Bodie, Doyle and a CI5 driver are sat in the red Cortina at the end of the episode - but when the scene switches, it only contains the driver!
|Sidenotes||Bit of a family affair, this one. John Forgeham played maverick cop DS Colin while his real-life wife Fiesta Mae Ling played Siu Sang, whose children were played by Jason and Jonesta Forgeham!|
After progressing from a regular in early episodes of the original Crossroads soap and as a Mini driver in The Italian Job, John Forgeham usually guested as either villains or coppers in series such as Sweeney, Minder, Shoestring, Juliet Bravo and then to Prime Suspect. Most recently seen in the dire ITV drama Footballers' Wives.
James Marcus (Colin's sidekick, DC Black) appeared in the 1970s kids show Grandad but is best known for the long-running fire brigade drama London's Burning.
Sharon Duce (Annie, Jimmy's sister) played Ray Brooks' wife in the 1984 BBC comedy drama series about an addicted gambler, Big Deal. Still occasionally guests in dramas such as Casualty and Mersey Beat.
Pik Sen Lim (Chai Ling, the restaurant owner's daughter) also appeared in the superb New Avengers episode 'The Midas Touch' and then in Martin Shaw's dreary Cream in My Coffee.

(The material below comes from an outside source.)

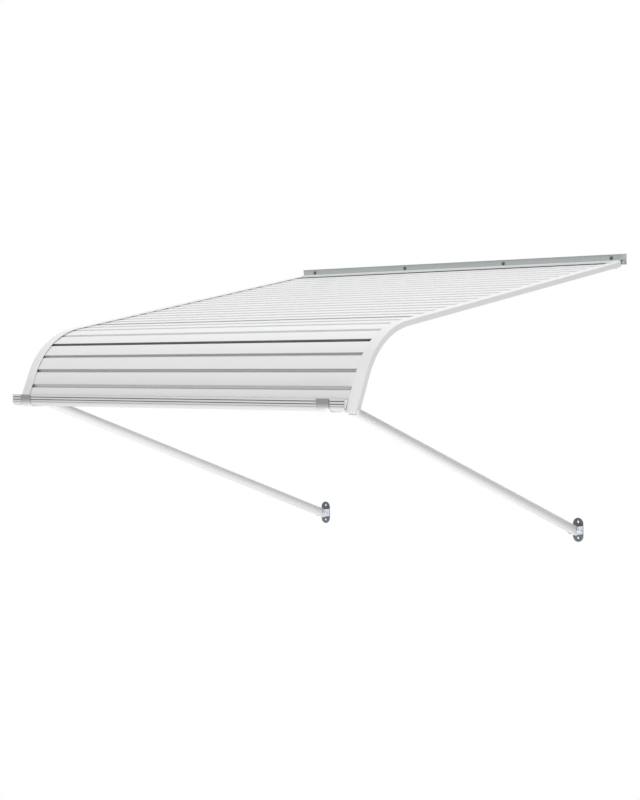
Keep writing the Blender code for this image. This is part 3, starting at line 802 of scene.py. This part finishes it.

Gary Shail (Jimmy) starred in the classic Mod drama Quadrophenia (a proving-ground for many upcoming young actors at the time) but followed it up with the dire 1980 robot comedy Metal Mickey (created by Monkee Mickey Dolenz). Also appeared in David Wickes' productions of Jack the Ripper and Jeckyll and Hyde.
Vincent Wong (one of the Triad kidnappers) had a much meatier part in Discovered in a Graveyard'. Passed away in 2015.
Rex Wei (the other kidnapper) also appeared in Graveyard! Quite an active guest artist in the early 1980s, perhaps most memorably in an episode of Only Fools and Horses as the unfortunate owner of a restaurant who gets his establishment decorated with luminous paint!
Chai Lee (Esther) seemed to have an ascending acting career, having already starred as the Triad leader in the delightfully bonkers second season of the BBC's 'Gangsters'. She can be briefly spotted in the 1981 James Bond pic 'For Your Eyes Only' but inexplicably dropped out of acting shortly afterwards.